The journey back to Earth was mostly a time for relaxation and for monitoring the spacecraft. On Christmas afternoon, the fifth television broadcast occurred. They gave a tour of the spacecraft and showed they lived in space. When they finished, they found a small present in the food locker: a real turkey dinner with stuffing, in the same kind given to Vietnam troops. They were also given three miniature bottles of brandy and small presents to the crew from their wives. Borman ordered the crew to leave the brandy alone until after they landed. The next day, about 124 hours into the mission, the sixth and final TV transmission occurred, showing the mission's best video images of the Earth. After two uneventful and somewhat relaxing days, the crew prepared themselves and the spacecraft for reentry.

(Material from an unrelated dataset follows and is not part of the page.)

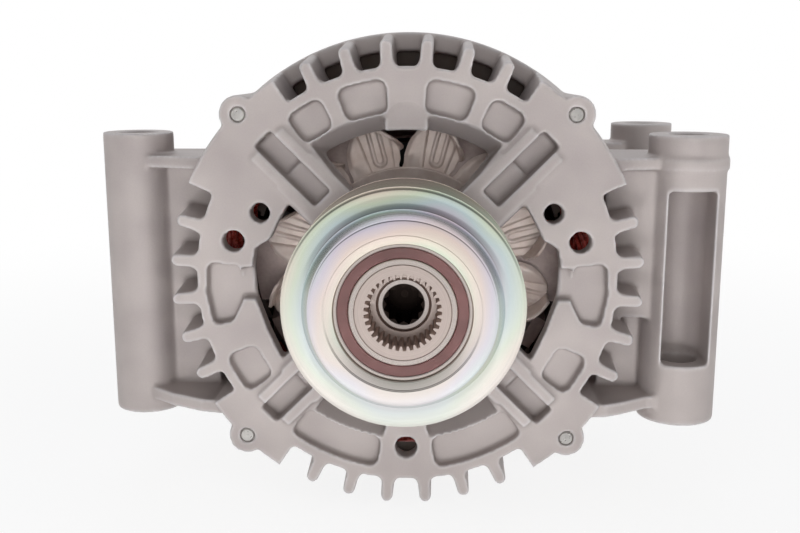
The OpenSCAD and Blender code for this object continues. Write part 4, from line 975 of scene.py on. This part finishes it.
def hang_lamps(key):
    """The soft lamps, each with a share of the key light's power."""
    lamp("key_softbox", place=(-0.35, -0.55, 0.75), aim=LAMP_AIM, size=0.6, power=key)
    lamp("fill_softbox", place=(0.6, -0.6, 0.3), aim=LAMP_AIM, size=0.5, power=key * 0.8)
    lamp("front_softbox", place=(0, -0.75, 0.12), aim=(0, 0, 0), size=0.3, power=key)
    # Cooler light from above and behind, as from a window, on the tops of fins and arms.
    window = lamp("top_softbox", place=(0, 0.25, 0.8), aim=LAMP_AIM, size=0.6, power=key * 0.9)
    window.data.color = linear("D3DEF6")[:3]
    lamp("rear_softbox", place=(-0.3, 0.95, 0.4), aim=(0, 0.06, 0), size=0.6, power=key * 1.5)
    # Shines on the floor in front alone, which sends the light up to the lower half.
    bounce = lamp("floor_softbox", place=(0, -0.5, 0.5), aim=(0, -0.5, -1), size=0.5,
                  power=key * 2.5)
    bounce.data.spread = math.radians(50)
    # A low strip in front, close by, so that the lower half is brighter than the top.
    strip = lamp("low_softbox", place=(0, -0.21, -0.066), aim=(0, 0, -0.02), size=0.3,
                 power=key * 0.26)
    strip.data.shape = "RECTANGLE"
    strip.data.size_y = 0.015


# The photograph's camera, fitted to the part's real sizes.
LENS = 44.82
SENSOR = 36.0
CAMERA_PLACE = (0.00685, -0.31218, 0.06619)
CAMERA_DOWN, CAMERA_LEFT = 11.13, 1.62


def place_camera():
    """The camera at the photograph's place."""
    data = bpy.data.cameras.new("photo_camera")
    data.sensor_width = SENSOR
    data.lens = LENS
    data.clip_start = 0.01
    camera = bpy.data.objects.new("photo_camera", data)
    bpy.context.collection.objects.link(camera)
    camera.location = CAMERA_PLACE
    camera.rotation_euler = (math.radians(90 - CAMERA_DOWN), 0, math.radians(CAMERA_LEFT))
    bpy.context.scene.camera = camera


class ALTERNATOR_OT_stage(bpy.types.Operator):
    """Sets the white floor, the soft light and the camera"""

    bl_idname = "alternator.stage"
    bl_label = "Stage"

    def execute(self, context):
        sizes = context.scene.alternator_stage
        lay_floor(sizes.floor)
        paint_room()
        hang_lamps(sizes.key)
        place_camera()
        context.scene.view_settings.view_transform = "Standard"
        return {"FINISHED"}


class ALTERNATOR_PT_panel(bpy.types.Panel):
    """Lists the pieces of the alternator"""

    bl_label = "Alternator"
    bl_idname = "ALTERNATOR_PT_panel"
    bl_space_type = "VIEW_3D"
    bl_region_type = "UI"
    bl_category = "Alternator"

    def draw(self, context):
        for name in STEPS:
            self.layout.operator("alternator." + name)


STEPS = ("finishes", "castings", "pulley", "fans", "winding", "rear", "stage")
SETTINGS = {
    "alternator_castings": CastingSettings,
    "alternator_pulley": PulleySettings,
    "alternator_fans": FanSettings,
    "alternator_winding": WindingSettings,
    "alternator_stage": StageSettings,
}
CLASSES = (
    *SETTINGS.values(),
    ALTERNATOR_OT_finishes,
    ALTERNATOR_OT_castings,
    ALTERNATOR_OT_pulley,
    ALTERNATOR_OT_fans,
    ALTERNATOR_OT_winding,
    ALTERNATOR_OT_rear,
    ALTERNATOR_OT_stage,
    ALTERNATOR_PT_panel,
)


def register():
    for kind in CLASSES:
        bpy.utils.register_class(kind)
    for name, kind in SETTINGS.items():
        setattr(bpy.types.Scene, name, PointerProperty(type=kind))


def unregister():
    for name in SETTINGS:
        delattr(bpy.types.Scene, name)
    for kind in reversed(CLASSES):
        bpy.utils.unregister_class(kind)


def main():
    register()
    for name in STEPS:
        getattr(bpy.ops.alternator, name)()


if __name__ == "__main__":
    main()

Six minutes before they hit the top of Earth's atmosphere, the crew saw the Moon rising above the Earth's horizon. As the spacecraft hit the outer atmosphere, the crew noticed that it was becoming hazy outside as glowing plasma formed around the module. The spacecraft splashdown position occurred in the North Pacific Ocean, southwest of Hawaii, on December 27, 1968.
The Apollo 8 mission's success paved the way for the Apollo program's future, and for Apollo 11 to accomplish U.S. President Kennedy's goal of landing a man on the Moon before 1970. Frank Borman, James Lovell, and William Anders returned to Earth on December 27, 1968. The Apollo 8 crew was named Time magazine's "Men of the Year" for 1968 upon their return.